Las llamas empezaron a lamer el cielo nuboso. En las colosales piras de los edificios ardía cólera de los miserables, que fueron siempre despojados de todo. Y las figuras haraposas de los mendigos, las furtivas de los prófugos, las famélicas de los obreros sin trabajo, las desvergonzadas de las mujerzuelas, se precipitaron como una invasión de lémures, como una inundación de espectros, con teas en las manos, trémulas de furor, ansiosos de destrucción, de venganza y de exterminio en el día del odio.

Hasta los más escondidos vericuetos, hasta las ínfimas barriadas prendidas parasitariamente de la ciudad se extendieron las vibraciones convocadoras, que arrancaban a los proscritos de sus escondites, súbitamente sedientos de sangre. En tumultuoso desorden irrumpían hacia el centro comercial y en cuanto llegaban a las calles principales, donde la ciudad exhibía su opulencia injuriosa y cuyo dominio se había reservado la buena sociedad, lejos de rufianes y de perdularios, se lanzaban al saqueo de las viviendas y de los almacenes y luego, sin una causa explicita, arrebatados por su furor satánico, prendían hogueras y acumulaban escombros.(...)

Escuchábanse disparos de fusil. Cuantos habían logrado apoderarse de las armas que la policía se dejaba arrebatar voluntariamente para sumarse a la iracunda venganza, disparaban sin objeto alguno, sin preocuparse de que los proyectiles hicieran blanco en su misma carne. Los vínculos de solidaridad y de conjunto en la acción demoledora se anularon totalmente y nadie se preocupaba por la finalidad de sus ímpetus.

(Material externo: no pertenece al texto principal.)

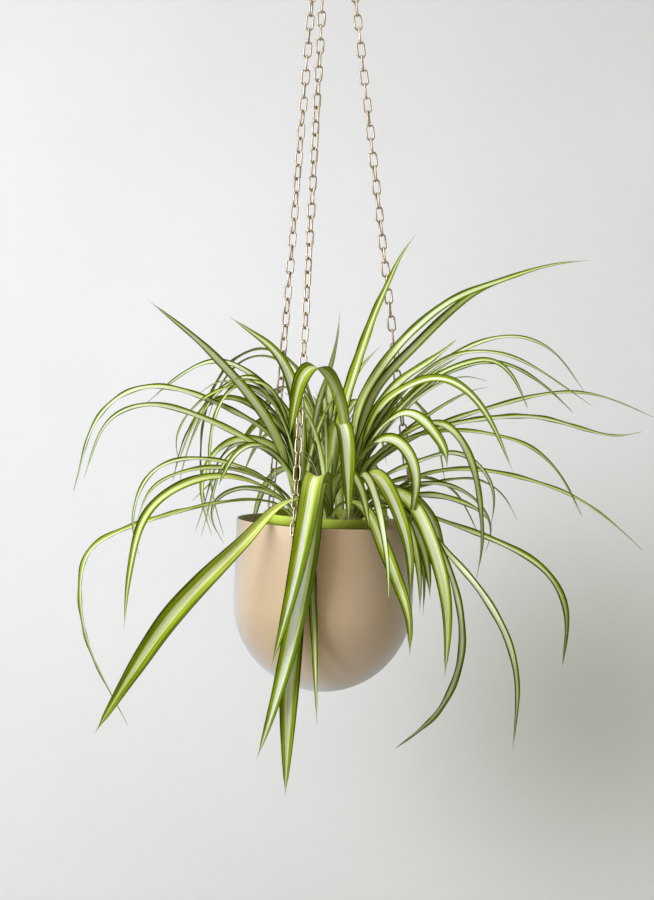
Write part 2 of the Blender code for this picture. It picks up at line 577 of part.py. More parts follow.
def main():
    clear_scene()
    group = new_collection("potted_spider_plant")
    blush = new_material("blush_powder_coat", (0.78, 0.63, 0.52), 0.55)
    lime = new_material("lime_plastic", (0.38, 0.55, 0.05), 0.4)
    earth = new_material("potting_soil", (0.05, 0.03, 0.02), 0.95)
    leaf_green = new_material("leaf", (0.18, 0.36, 0.04), 0.45)
    gold = new_material("champagne_gold", (0.83, 0.66, 0.43), 0.3, 1.0)

    tilt = bpy.data.objects.new("pot_hang", None)
    group.objects.link(tilt)
    tilt.location = RIM_CENTRE
    tilt.rotation_euler = (0, POT_TILT, 0)
    bpy.context.view_layer.update()
    tilt_matrix = tilt.matrix_world.copy()

    made = [
        (outer_pot(group, tilt), blush),
        (nursery_pot(group, tilt), lime),
        (soil(group, tilt), earth),
    ]
    made += [(crown(name, group), leaf_green) for name in CROWNS]
    for (name, heading), angle in zip(CHAINS.items(), (-RING_SPREAD, 0, RING_SPREAD)):
        made.append((chain(name, heading, angle, tilt_matrix, group), gold))
    made.append((hanging_ring(group), gold))
    for obj, material in made:
        obj.data.materials.clear()
        obj.data.materials.append(material)
        shade(obj)


if __name__ == "__main__":
    main()
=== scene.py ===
"""A variegated spider plant in a hanging planter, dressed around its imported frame.

Run it as a script. The frame gives the outer pot, its tilt and the point that the chains hang from, and every
piece is placed from those. Lengths are in metres unless a name says otherwise.
"""

import random
from math import atan2, cos, hypot, pi, radians, sin, sqrt, tau

import bmesh
import bpy
import numpy as np
from bpy.props import FloatProperty, FloatVectorProperty, IntProperty, PointerProperty
from bpy.types import Operator, Panel, PropertyGroup
from mathutils import Matrix, Vector, noise


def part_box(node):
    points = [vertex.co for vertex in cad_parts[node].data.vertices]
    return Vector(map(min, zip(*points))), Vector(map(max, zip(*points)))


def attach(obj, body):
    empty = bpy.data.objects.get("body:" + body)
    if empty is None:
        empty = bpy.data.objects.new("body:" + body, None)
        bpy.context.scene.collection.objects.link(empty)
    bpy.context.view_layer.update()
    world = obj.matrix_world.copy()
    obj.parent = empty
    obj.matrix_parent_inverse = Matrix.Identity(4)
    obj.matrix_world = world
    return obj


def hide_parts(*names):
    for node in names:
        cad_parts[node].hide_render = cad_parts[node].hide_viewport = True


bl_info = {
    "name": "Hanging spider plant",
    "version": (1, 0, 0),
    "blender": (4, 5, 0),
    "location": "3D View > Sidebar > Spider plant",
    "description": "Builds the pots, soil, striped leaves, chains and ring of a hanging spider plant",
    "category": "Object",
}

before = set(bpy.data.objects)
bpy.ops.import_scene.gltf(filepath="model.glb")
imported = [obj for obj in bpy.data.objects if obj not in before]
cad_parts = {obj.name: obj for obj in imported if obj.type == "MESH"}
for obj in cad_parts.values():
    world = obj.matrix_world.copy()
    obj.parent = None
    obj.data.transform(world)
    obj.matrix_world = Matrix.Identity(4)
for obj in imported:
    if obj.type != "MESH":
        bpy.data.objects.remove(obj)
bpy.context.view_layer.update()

MM = 0.001
CM = 0.01
GAP = 0.3 * MM
BODY = "root"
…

Los fugitivos arrojaban al suelo los paquetes que llevaban para apoderarse de otro objeto mejor, de los que habían sido tirados desde los almacenes por otros saqueadores, que a su vez los consideraban insuficiente beneficio».

José Antonio Osorio Lizarazo (1900-1964) Novelista, cuentista, crítico literario, cronista y ensayista político bogotano. Centró su obra en Bogotá, pero además de mostrar la ciudad y sus habitantes, supo caracterizar la contradicción existente entre los conglomerados rurales y urbanos. Fue amigo de Jorge Eliécer Gaitán. Su novela El día del odio aparece en 1952.